Thanks to the efforts of the Iowa Recycling Team, 18.5 tons of recycling and compostable material were diverted from the landfill at Hawkeye football games this season.
The team, composed of University of Iowa Athletics, the Delta Tau Delta fraternity, UI Facilities Management, and the UI Office of Sustainability, diverted 41 percent of the waste from the landfill through recycling and composting efforts this season. From more than seven games, 28,380 pounds of recycling and 9,017 pounds of food waste were composted.
The team's recycling plan involved work before, during, and after the games.
Pre-game, 25 Delta Tau Delta fraternity brothers staffed gold-top recycling containers at Kinnick's entrance gates. They cheered on fans who placed cans, bottles, paper, and other recyclables in the bins.
“The men of Delta Tau Delta at the University of Iowa considered game day recycling a top priority because it gives us the opportunity to work directly with a major aspect of the university, Hawkeye football," says Delta Tau Delta President Andrew Schreiner. "We love the interactions we have with the fans as they enter the gates and were excited to see the Hawkeyes take the field again."
During the game, ARAMARK and Iowa Memorial Union Catering staff collected food and kitchen waste in the concession stands and Press Box areas for composting. Fans also pitched in, putting recyclables in bins in the concourse areas.
During post-game stadium cleanup Sunday mornings, hundreds of City High and West High School students and parent booster club members sorted recyclable materials from collected waste. Waste Management trucks hauled the materials to a City Carton recycling facility.
The UI’s high score for waste diversion was earned at the opening game Aug. 31, when the Hawkeyes took on Northern Illinois. The UI recycled 12,040 pounds of material and composted 960 pounds of organics, achieving a 60 percent diversion rate. For complete results for each game, see the UI Game Day Recycling page.
With temperatures in the 90s during the early games, fans were allowed to take extra water in the stadium. But bottles containing water pose a safety risk at the City Carton recycling facility and are not easily recycled. This resulted in a drop in the diversion rate at later games in September, says UI recycling coordinator Eric Holthaus.

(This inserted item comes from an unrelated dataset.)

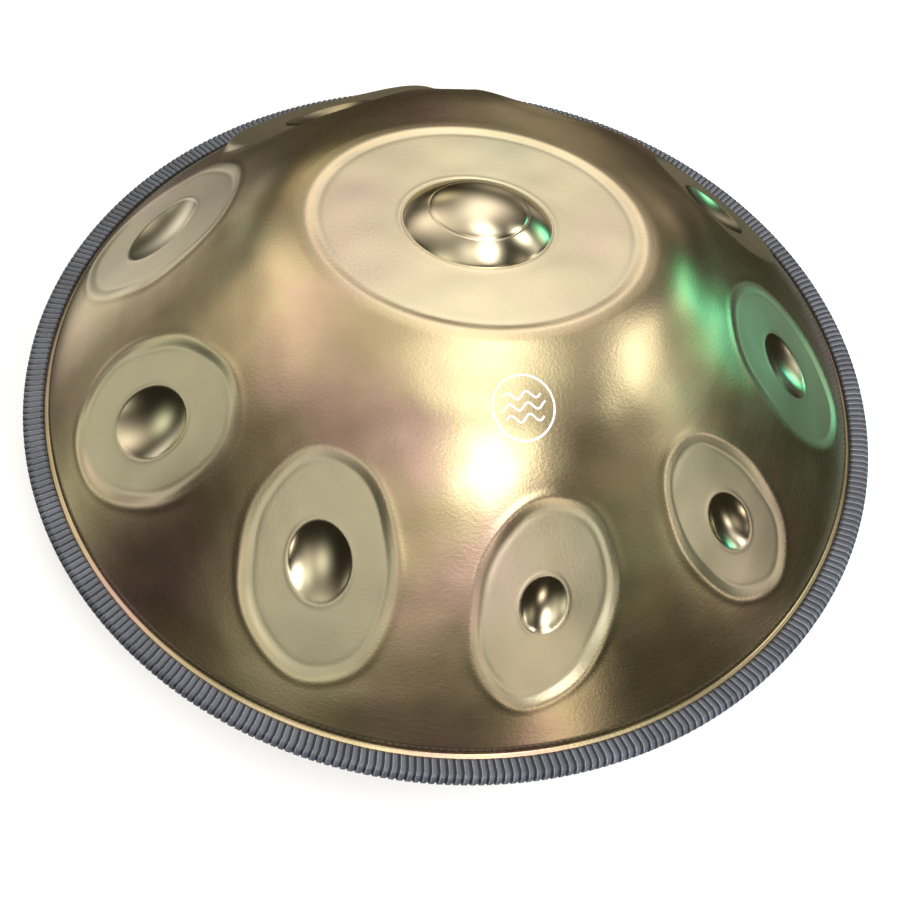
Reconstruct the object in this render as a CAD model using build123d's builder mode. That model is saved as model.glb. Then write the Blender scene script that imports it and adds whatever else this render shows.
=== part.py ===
from build123d import *
import math
import os

os.makedirs("parts", exist_ok=True)

# Handpan: two drawn steel shells glued flange to flange, with a braided rope over the rim.
# Millimetres, +Z up. The origin is on the instrument's axis, on the plane that it stands on.
# The player sits on the -Y side, and bearings are counted anticlockwise from +X.

# Rim
OVERALL_RADIUS = 280.0       # outside of the rim rope
FLANGE_RADIUS = 275.0        # outer edge of both flanges
SHELL_RADIUS = 263.5         # corner where each shell turns out into its flange
CORNER_HEIGHT = 3.0          # that corner's distance from the middle of the glue line
CORNER_FILLET = 1.2
STEEL = 1.2                  # sheet thickness
GLUE_THICKNESS = 0.6         # glue between the flanges
GLUE_SQUEEZE = 1.5           # radius of the glue squeezed out inside the shells

# Upper shell: four tangent arcs from the crown to the corner
DOME_HEIGHT = 134.6          # crown above the middle of the glue line
CROWN_RADIUS = 6000.0
CROWN_ANGLE = 0.87           # slope where the crown meets the roll, in degrees
ROLL_RADIUS = 18.0
ROLL_ANGLE = 17.4            # slope where the roll meets the shoulder
SHOULDER_RADIUS = 204.0
SHOULDER_ANGLE = 37.4        # slope where the shoulder meets the flank
FLANK_RADIUS = 814.0

# Centre note: a low oval plateau with an oval dome on it, their long axes along X
PLATEAU_HEIGHT = 134.9       # above the middle of the glue line
PLATEAU_LONG = 100.0         # half axes
PLATEAU_SHORT = 81.0
PLATEAU_ROOT = 30.0          # how far the plateau's sides run down into the crown
CENTRE_DOME_LONG = 43.0
CENTRE_DOME_SHORT = 35.0
CENTRE_DOME_RISE = 17.0

# Ring of tone fields: flat oval pockets in the flank, each with an oval dimple near its middle.
# Bearing and radius of the centre, length, width, turn of the long axis from radial, how much
# flatter than the flank the field lies, dimple length, width and place down the field.
FIELDS = [
    (171.5, 206.0, 148.0, 116.0, -10.0, 0.0, 66.0, 52.0, 0.0),
    (215.0, 205.0, 129.0, 99.0, -35.0, 0.0, 56.0, 42.0, 2.0),
    (253.5, 203.0, 126.0, 88.0, 16.0, 0.0, 45.0, 35.0, -2.0),
    (288.0, 206.0, 116.0, 80.0, -19.0, 0.0, 31.0, 25.0, 1.0),
    (322.7, 208.0, 115.0, 74.0, 13.0, 0.0, 38.0, 27.0, 2.0),
    (357.5, 206.0, 131.0, 97.0, -4.0, 0.0, 49.0, 38.0, 0.0),
    (36.0, 202.0, 130.0, 97.0, -15.0, 4.0, 56.0, 44.0, -4.0),
    (76.0, 190.0, 156.0, 122.0, 0.0, 0.0, 60.0, 48.0, 0.0),
    (127.0, 192.0, 160.0, 124.0, 90.0, 7.0, 66.0, 52.0, -4.0),
]
FIELD_STEP = 0.5             # how far each field is pressed below flush
FIELD_CLEARANCE = 14.0       # height that is cut away over each field
DIMPLE_DEPTH = 0.11          # dimple depth as a share of its length

# Lower shell: a neck around the port, a flat foot, and one arc from the foot to the corner
LOWER_DEPTH = 102.5          # resting plane to the middle of the glue line
PORT_RADIUS = 50.0           # bore of the neck
NECK_HEIGHT = 34.0
NECK_ROLL = 9.0              # outside radius of the bend from the neck into the foot
FOOT_WIDTH = 14.0

# Rim rope and its glue
ROPE_INNER = 267.5           # inner edge of the rope on both faces of the rim
ROPE_HEIGHT = 10.4
ROPE_ROUNDING = 3.4
ROPE_GLUE = 0.4              # glue between the rope and the flanges
GLUE_BEAD = 0.8              # glue that shows inside the rope's edge

FLANGE_STACK = GLUE_THICKNESS + 2 * STEEL


def flank_end_angle():
    """Slope at which the flank reaches the corner, in degrees."""
    left = SHELL_RADIUS
    sine = 0
    for radius, angle in (
        (CROWN_RADIUS, CROWN_ANGLE),
        (ROLL_RADIUS, ROLL_ANGLE),
        (SHOULDER_RADIUS, SHOULDER_ANGLE),
    ):
        left -= radius * (math.sin(math.radians(angle)) - sine)
        sine = math.sin(math.radians(angle))
    return math.degrees(math.asin(sine + left / FLANK_RADIUS))


def dome_solid(inset):
    """The plain dome, filled, with its surface moved inwards by the inset."""
    base = LOWER_DEPTH + GLUE_THICKNESS / 2
    top = LOWER_DEPTH + DOME_HEIGHT - inset
    with BuildPart() as dome:
        with BuildSketch(Plane.XZ):
            with BuildLine():
                crown = JernArc((0, top), (1, 0), CROWN_RADIUS - inset, -CROWN_ANGLE)
                roll = JernArc(
                    crown @ 1,
                    crown % 1,
                    ROLL_RADIUS - inset,
                    CROWN_ANGLE - ROLL_ANGLE,
                )
                shoulder = JernArc(
                    roll @ 1,
                    roll % 1,
                    SHOULDER_RADIUS - inset,
                    ROLL_ANGLE - SHOULDER_ANGLE,
                )
                flank = JernArc(
                    shoulder @ 1,
                    shoulder % 1,
                    FLANK_RADIUS - inset,
                    SHOULDER_ANGLE - flank_end_angle(),
                )
                rim = flank @ 1
                Polyline(rim, (rim.X, base), (0, base), (0, top))
            make_face()
        revolve(axis=Axis.Z)
    return dome.part


def flank_frame(radius):
    """Height and slope, in radians, of the flank at a distance from the axis."""
    end = math.radians(flank_end_angle())
    slope = math.asin(math.sin(end) - (SHELL_RADIUS - radius) / FLANK_RADIUS)
    height = CORNER_HEIGHT + FLANK_RADIUS * (math.cos(slope) - math.cos(end))
    return LOWER_DEPTH + height, slope


def spheroid(half_long, half_short, rise):
    """Oval ball about local X, and how far below its cap's foot its centre lies.

    The cap of this rise has a foot of these half axes.
    """
    ball_short = (half_short**2 + rise**2) / (2 * rise)
    ball_long = ball_short * half_long / half_short
    with BuildPart() as ball:
        with BuildSketch():
            Ellipse(ball_long, ball_short)
            with Locations((0, -ball_short)):
                Rectangle(2 * ball_long, 2 * ball_short, mode=Mode.SUBTRACT)
        revolve(axis=Axis.X)
    return ball.part, ball_short - rise


def field_plane(field, inset):
    """Plane of a tone field's floor: local Z outwards, local X along the field's length."""
    bearing, radius, length, width, turn, flatter = field[:6]
    height, slope = flank_frame(radius)
    hoop_radius = radius / math.sin(slope)
    depth = length * width / 8 / math.sqrt(hoop_radius * FLANK_RADIUS) + FIELD_STEP
    slope -= math.radians(flatter)
    out = Vector(1, 0, 0).rotate(Axis.Z, bearing)
    normal = out * math.sin(slope) + Vector(0, 0, math.cos(slope))
    down = out * math.cos(slope) - Vector(0, 0, math.sin(slope))
    centre = out * radius + Vector(0, 0, height)
    along = down.rotate(Axis((0, 0, 0), normal), turn)
    return Plane(origin=centre - normal * (depth + inset), x_dir=along, z_dir=normal)


def shell_body(inset):
    """Upper shell's outside as a filled solid, or its hollow when inset by the sheet."""
    plateau_top = Plane.XY.offset(LOWER_DEPTH + PLATEAU_HEIGHT - inset)
    centre_ball, centre_drop = spheroid(
        CENTRE_DOME_LONG - inset, CENTRE_DOME_SHORT - inset, CENTRE_DOME_RISE
    )
    with BuildPart() as body:
        add(dome_solid(inset))
        with BuildSketch(plateau_top):
            Ellipse(PLATEAU_LONG - inset, PLATEAU_SHORT - inset)
        extrude(amount=-PLATEAU_ROOT)
        add(plateau_top.offset(-centre_drop).location * centre_ball)
        for field in FIELDS:
            with BuildSketch(field_plane(field, inset)):
                Ellipse(field[2] / 2 + inset, field[3] / 2 + inset)
            extrude(amount=FIELD_CLEARANCE, mode=Mode.SUBTRACT)
        for field in FIELDS:
            turn = math.radians(field[4])
            length, width, place_down = field[6:]
            ball, drop = spheroid(length / 2 + inset, width / 2 + inset, length * DIMPLE_DEPTH)
            place = Pos(place_down * math.cos(turn), -place_down * math.sin(turn), drop)
            add(field_plane(field, inset).location * place * ball, mode=Mode.SUBTRACT)
    return body.part


def ring(inner, outer, bottom, top):
    """Flat ring about the axis between two heights."""
    with BuildPart() as flat_ring:
        with BuildSketch(Plane.XY.offset(bottom)):
            Circle(outer)
            Circle(inner, mode=Mode.SUBTRACT)
        extrude(amount=top - bottom)
    return flat_ring.part


with BuildPart() as upper_shell:
    flange_bottom = LOWER_DEPTH + GLUE_THICKNESS / 2
    add(shell_body(0))
    add(shell_body(STEEL), mode=Mode.SUBTRACT)
    add(ring(SHELL_RADIUS - STEEL, FLANGE_RADIUS, flange_bottom, flange_bottom + STEEL))
    corner_edges = [
        edge
        for edge in upper_shell.edges().filter_by(GeomType.CIRCLE)
        if abs(edge.radius - SHELL_RADIUS) < 0.01
        and abs(edge.center().Z - flange_bottom - STEEL) < 0.01
    ]
    fillet(corner_edges, CORNER_FILLET)
upper_shell.part.label = "upper_shell"
export_step(upper_shell.part, "parts/upper_shell.step")


def belly_radius():
    """Radius of the arc that leaves the foot level and ends at the corner."""
    run = SHELL_RADIUS - PORT_RADIUS - NECK_ROLL - FOOT_WIDTH
    rise = LOWER_DEPTH - CORNER_HEIGHT
    return (run**2 + rise**2) / (2 * rise)


with BuildPart() as lower_shell:
    foot_inner = PORT_RADIUS + NECK_ROLL
    foot_outer = foot_inner + FOOT_WIDTH
    corner = (SHELL_RADIUS, LOWER_DEPTH - CORNER_HEIGHT)
    flange_top = LOWER_DEPTH - GLUE_THICKNESS / 2
    with BuildSketch(Plane.XZ):
        with BuildLine():
            Line((PORT_RADIUS, NECK_HEIGHT), (PORT_RADIUS, NECK_ROLL))
            RadiusArc((PORT_RADIUS, NECK_ROLL), (foot_inner, 0), -NECK_ROLL)
            Line((foot_inner, 0), (foot_outer, 0))
            RadiusArc((foot_outer, 0), corner, -belly_radius())
            Line(corner, (SHELL_RADIUS, flange_top - STEEL))
            Line((SHELL_RADIUS, flange_top - STEEL), (FLANGE_RADIUS, flange_top - STEEL))
            offset(amount=STEEL, side=Side.LEFT)
        make_face()
    revolve(axis=Axis.Z)
lower_shell.part.label = "lower_shell"
export_step(lower_shell.part, "parts/lower_shell.step")


with BuildPart() as flange_adhesive:
    inner_edge = SHELL_RADIUS - STEEL
    with BuildSketch(Plane.XZ):
        with Locations(((inner_edge + FLANGE_RADIUS) / 2, LOWER_DEPTH)):
            Rectangle(FLANGE_RADIUS - inner_edge, GLUE_THICKNESS)
        with Locations((inner_edge, LOWER_DEPTH)):
            Circle(GLUE_SQUEEZE)
        with Locations((inner_edge + GLUE_SQUEEZE, LOWER_DEPTH + GLUE_SQUEEZE)):
            Rectangle(2 * GLUE_SQUEEZE, 2 * GLUE_SQUEEZE - GLUE_THICKNESS, mode=Mode.SUBTRACT)
        with Locations((inner_edge + GLUE_SQUEEZE, LOWER_DEPTH - GLUE_SQUEEZE)):
            Rectangle(2 * GLUE_SQUEEZE, 2 * GLUE_SQUEEZE - GLUE_THICKNESS, mode=Mode.SUBTRACT)
    revolve(axis=Axis.Z)
flange_adhesive.part.label = "flange_adhesive"
export_step(flange_adhesive.part, "parts/flange_adhesive.step")


def rim_rectangle(inner, outer, height, mode=Mode.ADD):
    """Rectangle of the rim's section between two radii, centred on the glue line."""
    with Locations(((inner + outer) / 2, LOWER_DEPTH)):
        return Rectangle(outer - inner, height, mode=mode)


with BuildPart() as rope_adhesive:
    with BuildSketch(Plane.XZ):
        rim_rectangle(ROPE_INNER - GLUE_BEAD, FLANGE_RADIUS + ROPE_GLUE, FLANGE_STACK + 2 * ROPE_GLUE)
        rim_rectangle(ROPE_INNER - GLUE_BEAD, FLANGE_RADIUS, FLANGE_STACK, Mode.SUBTRACT)
    revolve(axis=Axis.Z)
rope_adhesive.part.label = "rope_adhesive"
export_step(rope_adhesive.part, "parts/rope_adhesive.step")

with BuildPart() as rim_rope:
    with BuildSketch(Plane.XZ):
        rim_rectangle(ROPE_INNER, OVERALL_RADIUS, ROPE_HEIGHT)
        fillet(vertices(), ROPE_ROUNDING)
        slot_height = FLANGE_STACK + 2 * ROPE_GLUE
        slot_inner = ROPE_INNER - ROPE_ROUNDING
        rim_rectangle(slot_inner, FLANGE_RADIUS + ROPE_GLUE, slot_height, Mode.SUBTRACT)
    revolve(axis=Axis.Z)
rim_rope.part.label = "rim_rope"
export_step(rim_rope.part, "parts/rim_rope.step")
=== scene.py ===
import math

import bpy
import numpy as np
from mathutils import Matrix, Vector


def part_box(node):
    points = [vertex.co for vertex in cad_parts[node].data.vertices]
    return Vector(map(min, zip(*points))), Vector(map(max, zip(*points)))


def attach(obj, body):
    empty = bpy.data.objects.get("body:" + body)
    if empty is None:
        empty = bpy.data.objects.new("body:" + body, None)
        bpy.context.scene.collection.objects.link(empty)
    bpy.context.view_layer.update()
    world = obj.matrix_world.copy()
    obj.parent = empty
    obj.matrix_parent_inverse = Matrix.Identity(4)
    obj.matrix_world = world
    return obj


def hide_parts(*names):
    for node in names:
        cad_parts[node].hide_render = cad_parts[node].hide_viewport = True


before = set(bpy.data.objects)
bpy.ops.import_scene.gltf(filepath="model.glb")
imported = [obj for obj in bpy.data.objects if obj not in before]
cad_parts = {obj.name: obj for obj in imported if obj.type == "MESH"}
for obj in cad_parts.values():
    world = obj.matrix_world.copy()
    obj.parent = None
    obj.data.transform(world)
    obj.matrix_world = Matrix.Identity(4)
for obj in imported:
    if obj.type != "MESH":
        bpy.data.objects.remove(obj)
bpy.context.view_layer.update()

# A steel handpan in the CAD frame. Its lengths are in millimetres until a mesh is made, when
# they become metres, and its heights count from the middle of the glue line.
MM = 0.001
ROPE_LOW, ROPE_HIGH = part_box("rim_rope")
RIM_RADIUS = ROPE_HIGH.x / MM
GLUE_Z = (ROPE_LOW.z + ROPE_HIGH.z) / 2 / MM
ROPE_HEIGHT = (ROPE_HIGH.z - ROPE_LOW.z) / MM

# Sheet and rim, as in part.py
STEEL = 1.2
SHELL_RADIUS = 263.5
FLANGE_RADIUS = 275.0
CORNER_HEIGHT = 3.0
CORNER_FILLET = 1.6
CORNER_POINTS = 6
FLANGE_CHAMFER = 0.3
GLUE_THICKNESS = 0.6
ROPE_INNER = 267.5

# Dome: a nearly flat crown, a tight roll, the shoulder and the flank, as tangent arcs
DOME_HEIGHT = 134.6
ARC_RADII = (6000.0, 18.0, 204.0, 814.0)
ARC_SLOPES = (0.87, 17.4, 37.4)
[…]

This was the second season the UI took part the Game Day Recycling Challenge, a friendly recycling competition among 88 U.S. colleges and universities. The UI did well in several categories, placing 11th in the waste minimization category and 24th in diversion rate. At the Western Michigan game, only .158 of a pound of waste was generated per fan. See complete Game Day Challenge results here.
Game day recycling is one way the UI is helping to achieve its 2020 Vision sustainability goal to divert 60 percent of waste from the landfill by 2020.